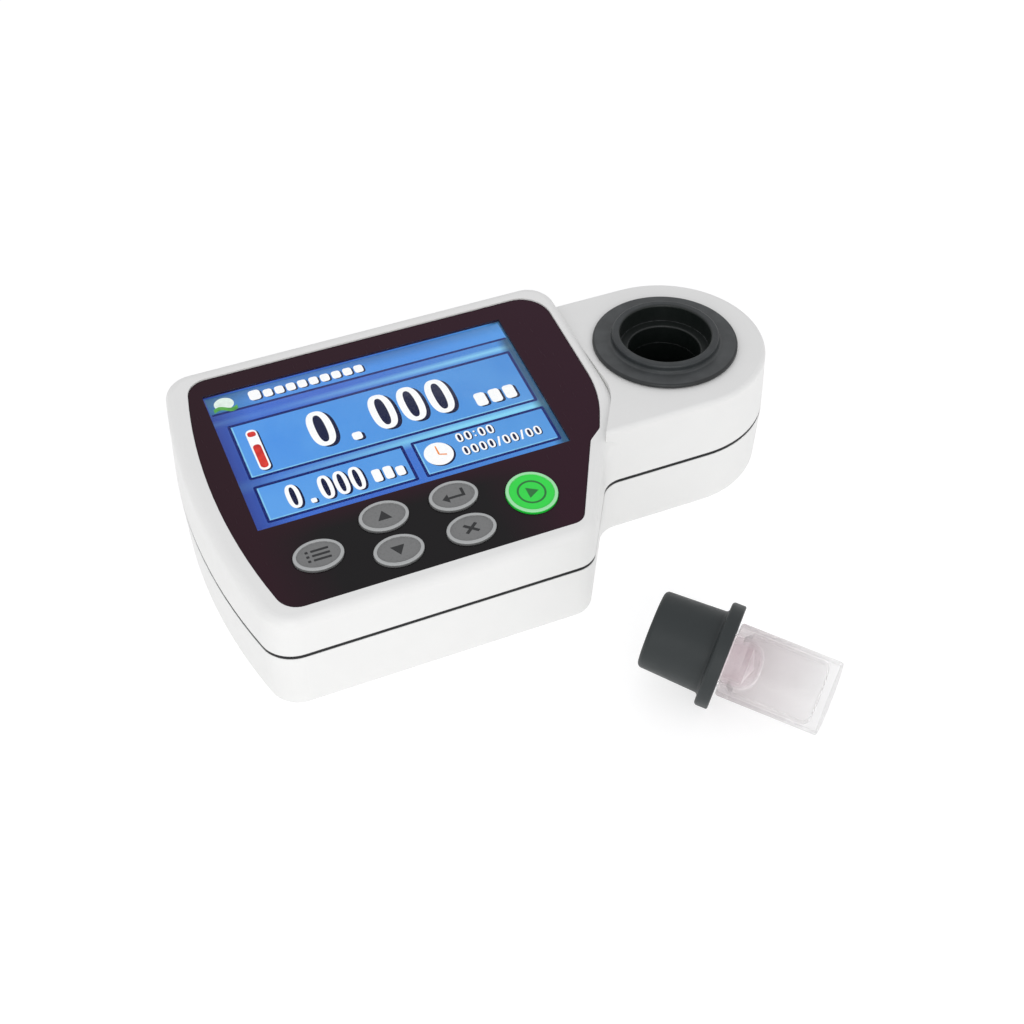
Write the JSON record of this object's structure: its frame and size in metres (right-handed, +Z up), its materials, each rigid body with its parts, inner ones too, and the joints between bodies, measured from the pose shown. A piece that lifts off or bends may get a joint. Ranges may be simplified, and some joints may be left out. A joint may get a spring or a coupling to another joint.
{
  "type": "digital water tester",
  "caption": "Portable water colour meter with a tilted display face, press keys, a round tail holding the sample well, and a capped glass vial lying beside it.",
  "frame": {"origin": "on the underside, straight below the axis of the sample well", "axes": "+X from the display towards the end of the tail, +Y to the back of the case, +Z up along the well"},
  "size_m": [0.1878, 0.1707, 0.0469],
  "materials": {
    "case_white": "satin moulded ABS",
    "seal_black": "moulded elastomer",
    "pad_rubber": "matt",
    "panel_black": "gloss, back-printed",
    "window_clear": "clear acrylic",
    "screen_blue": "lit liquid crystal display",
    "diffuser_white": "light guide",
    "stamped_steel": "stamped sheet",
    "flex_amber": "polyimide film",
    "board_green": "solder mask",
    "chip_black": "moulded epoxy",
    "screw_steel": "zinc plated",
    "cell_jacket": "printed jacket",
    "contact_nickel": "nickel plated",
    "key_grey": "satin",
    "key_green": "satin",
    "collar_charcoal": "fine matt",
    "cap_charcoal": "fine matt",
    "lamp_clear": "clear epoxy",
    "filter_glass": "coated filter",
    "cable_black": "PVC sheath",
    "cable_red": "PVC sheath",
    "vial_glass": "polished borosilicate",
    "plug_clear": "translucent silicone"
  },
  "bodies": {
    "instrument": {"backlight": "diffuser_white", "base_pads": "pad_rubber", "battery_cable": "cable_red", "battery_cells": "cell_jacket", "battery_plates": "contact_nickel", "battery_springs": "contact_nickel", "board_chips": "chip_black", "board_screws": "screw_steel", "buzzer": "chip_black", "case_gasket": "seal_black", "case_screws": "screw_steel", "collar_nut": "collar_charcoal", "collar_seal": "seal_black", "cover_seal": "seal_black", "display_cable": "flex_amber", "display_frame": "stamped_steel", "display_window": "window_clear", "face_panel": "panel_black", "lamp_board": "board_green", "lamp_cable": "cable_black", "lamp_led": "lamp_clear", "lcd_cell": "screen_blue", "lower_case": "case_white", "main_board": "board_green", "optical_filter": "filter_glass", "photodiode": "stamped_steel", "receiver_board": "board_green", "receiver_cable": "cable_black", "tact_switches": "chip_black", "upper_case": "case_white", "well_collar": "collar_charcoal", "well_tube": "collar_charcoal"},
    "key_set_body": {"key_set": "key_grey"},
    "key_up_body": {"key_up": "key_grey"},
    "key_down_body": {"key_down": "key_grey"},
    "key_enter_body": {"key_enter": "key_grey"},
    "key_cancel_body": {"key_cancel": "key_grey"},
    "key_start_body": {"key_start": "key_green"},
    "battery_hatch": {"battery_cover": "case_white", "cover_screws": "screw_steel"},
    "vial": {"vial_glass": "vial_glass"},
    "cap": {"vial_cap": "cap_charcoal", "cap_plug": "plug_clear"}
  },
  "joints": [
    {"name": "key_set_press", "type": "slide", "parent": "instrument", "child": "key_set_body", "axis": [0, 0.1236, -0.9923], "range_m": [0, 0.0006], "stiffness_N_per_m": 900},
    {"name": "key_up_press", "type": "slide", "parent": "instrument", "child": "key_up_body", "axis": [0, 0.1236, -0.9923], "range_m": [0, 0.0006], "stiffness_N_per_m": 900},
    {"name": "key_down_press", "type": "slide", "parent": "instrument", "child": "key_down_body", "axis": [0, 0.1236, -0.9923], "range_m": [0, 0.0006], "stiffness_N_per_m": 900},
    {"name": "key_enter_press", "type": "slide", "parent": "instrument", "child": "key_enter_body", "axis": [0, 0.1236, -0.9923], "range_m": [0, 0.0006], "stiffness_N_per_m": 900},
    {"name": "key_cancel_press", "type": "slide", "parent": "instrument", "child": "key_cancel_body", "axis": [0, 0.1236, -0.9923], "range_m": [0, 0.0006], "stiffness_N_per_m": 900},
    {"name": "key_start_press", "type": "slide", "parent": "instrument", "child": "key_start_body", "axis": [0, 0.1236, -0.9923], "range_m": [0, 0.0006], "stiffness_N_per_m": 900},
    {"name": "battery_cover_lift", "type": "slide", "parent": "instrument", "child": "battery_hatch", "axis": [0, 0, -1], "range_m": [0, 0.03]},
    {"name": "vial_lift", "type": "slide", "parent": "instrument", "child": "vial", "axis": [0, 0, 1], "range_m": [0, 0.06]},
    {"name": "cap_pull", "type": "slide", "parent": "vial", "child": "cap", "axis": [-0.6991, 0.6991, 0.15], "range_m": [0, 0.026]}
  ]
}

Problem statement: Print the listing above in its entirety, with every line exact.

Answer to this task:
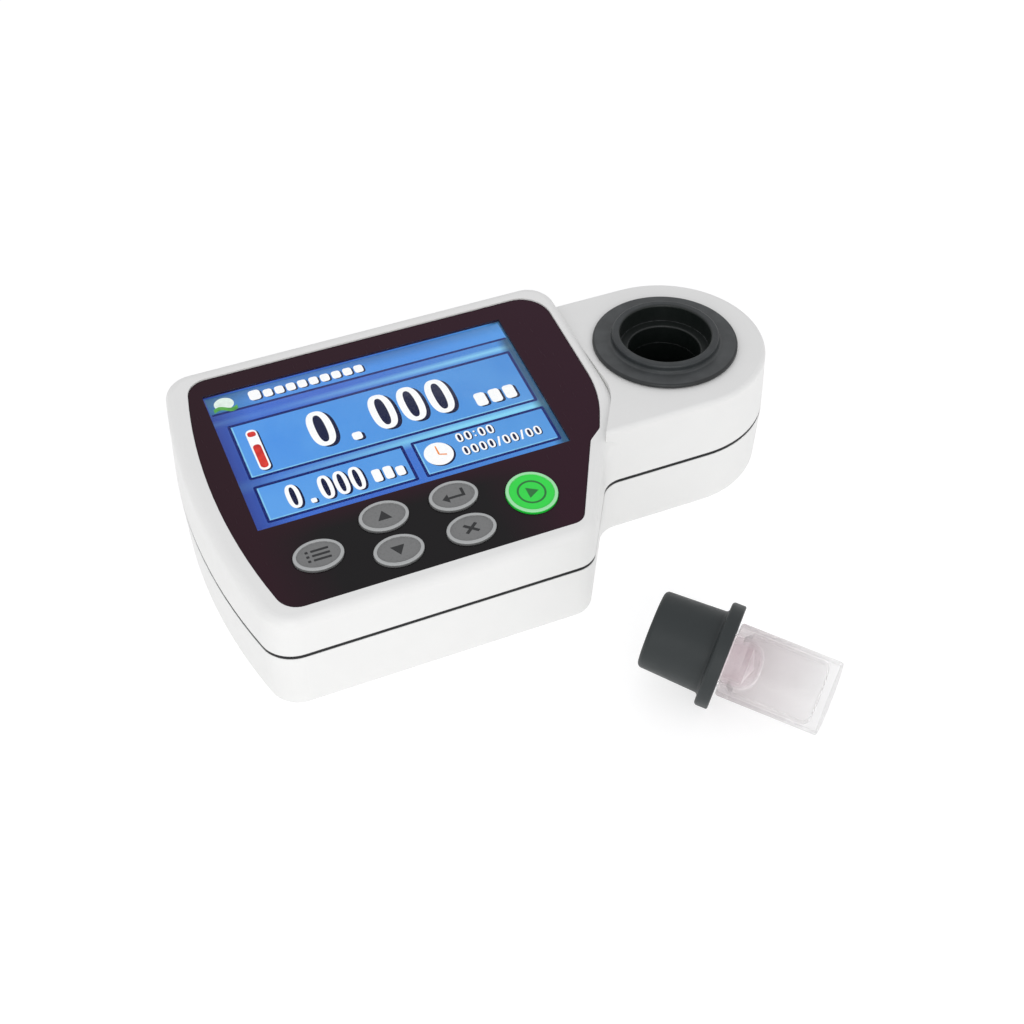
Write the JSON record of this object's structure: its frame and size in metres (right-handed, +Z up), its materials, each rigid body with its parts, inner ones too, and the joints between bodies, measured from the pose shown. A piece that lifts off or bends may get a joint. Ranges may be simplified, and some joints may be left out. A joint may get a spring or a coupling to another joint.
{
  "type": "digital water tester",
  "caption": "Portable water colour meter with a tilted display face, press keys, a round tail holding the sample well, and a capped glass vial lying beside it.",
  "frame": {"origin": "on the underside, straight below the axis of the sample well", "axes": "+X from the display towards the end of the tail, +Y to the back of the case, +Z up along the well"},
  "size_m": [0.1878, 0.1707, 0.0469],
  "materials": {
    "case_white": "satin moulded ABS",
    "seal_black": "moulded elastomer",
    "pad_rubber": "matt",
    "panel_black": "gloss, back-printed",
    "window_clear": "clear acrylic",
    "screen_blue": "lit liquid crystal display",
    "diffuser_white": "light guide",
    "stamped_steel": "stamped sheet",
    "flex_amber": "polyimide film",
    "board_green": "solder mask",
    "chip_black": "moulded epoxy",
    "screw_steel": "zinc plated",
    "cell_jacket": "printed jacket",
    "contact_nickel": "nickel plated",
    "key_grey": "satin",
    "key_green": "satin",
    "collar_charcoal": "fine matt",
    "cap_charcoal": "fine matt",
    "lamp_clear": "clear epoxy",
    "filter_glass": "coated filter",
    "cable_black": "PVC sheath",
    "cable_red": "PVC sheath",
    "vial_glass": "polished borosilicate",
    "plug_clear": "translucent silicone"
  },
  "bodies": {
    "instrument": {"backlight": "diffuser_white", "base_pads": "pad_rubber", "battery_cable": "cable_red", "battery_cells": "cell_jacket", "battery_plates": "contact_nickel", "battery_springs": "contact_nickel", "board_chips": "chip_black", "board_screws": "screw_steel", "buzzer": "chip_black", "case_gasket": "seal_black", "case_screws": "screw_steel", "collar_nut": "collar_charcoal", "collar_seal": "seal_black", "cover_seal": "seal_black", "display_cable": "flex_amber", "display_frame": "stamped_steel", "display_window": "window_clear", "face_panel": "panel_black", "lamp_board": "board_green", "lamp_cable": "cable_black", "lamp_led": "lamp_clear", "lcd_cell": "screen_blue", "lower_case": "case_white", "main_board": "board_green", "optical_filter": "filter_glass", "photodiode": "stamped_steel", "receiver_board": "board_green", "receiver_cable": "cable_black", "tact_switches": "chip_black", "upper_case": "case_white", "well_collar": "collar_charcoal", "well_tube": "collar_charcoal"},
    "key_set_body": {"key_set": "key_grey"},
    "key_up_body": {"key_up": "key_grey"},
    "key_down_body": {"key_down": "key_grey"},
    "key_enter_body": {"key_enter": "key_grey"},
    "key_cancel_body": {"key_cancel": "key_grey"},
    "key_start_body": {"key_start": "key_green"},
    "battery_hatch": {"battery_cover": "case_white", "cover_screws": "screw_steel"},
    "vial": {"vial_glass": "vial_glass"},
    "cap": {"vial_cap": "cap_charcoal", "cap_plug": "plug_clear"}
  },
  "joints": [
    {"name": "key_set_press", "type": "slide", "parent": "instrument", "child": "key_set_body", "axis": [0, 0.1236, -0.9923], "range_m": [0, 0.0006], "stiffness_N_per_m": 900},
    {"name": "key_up_press", "type": "slide", "parent": "instrument", "child": "key_up_body", "axis": [0, 0.1236, -0.9923], "range_m": [0, 0.0006], "stiffness_N_per_m": 900},
    {"name": "key_down_press", "type": "slide", "parent": "instrument", "child": "key_down_body", "axis": [0, 0.1236, -0.9923], "range_m": [0, 0.0006], "stiffness_N_per_m": 900},
    {"name": "key_enter_press", "type": "slide", "parent": "instrument", "child": "key_enter_body", "axis": [0, 0.1236, -0.9923], "range_m": [0, 0.0006], "stiffness_N_per_m": 900},
    {"name": "key_cancel_press", "type": "slide", "parent": "instrument", "child": "key_cancel_body", "axis": [0, 0.1236, -0.9923], "range_m": [0, 0.0006], "stiffness_N_per_m": 900},
    {"name": "key_start_press", "type": "slide", "parent": "instrument", "child": "key_start_body", "axis": [0, 0.1236, -0.9923], "range_m": [0, 0.0006], "stiffness_N_per_m": 900},
    {"name": "battery_cover_lift", "type": "slide", "parent": "instrument", "child": "battery_hatch", "axis": [0, 0, -1], "range_m": [0, 0.03]},
    {"name": "vial_lift", "type": "slide", "parent": "instrument", "child": "vial", "axis": [0, 0, 1], "range_m": [0, 0.06]},
    {"name": "cap_pull", "type": "slide", "parent": "vial", "child": "cap", "axis": [-0.6991, 0.6991, 0.15], "range_m": [0, 0.026]}
  ]
}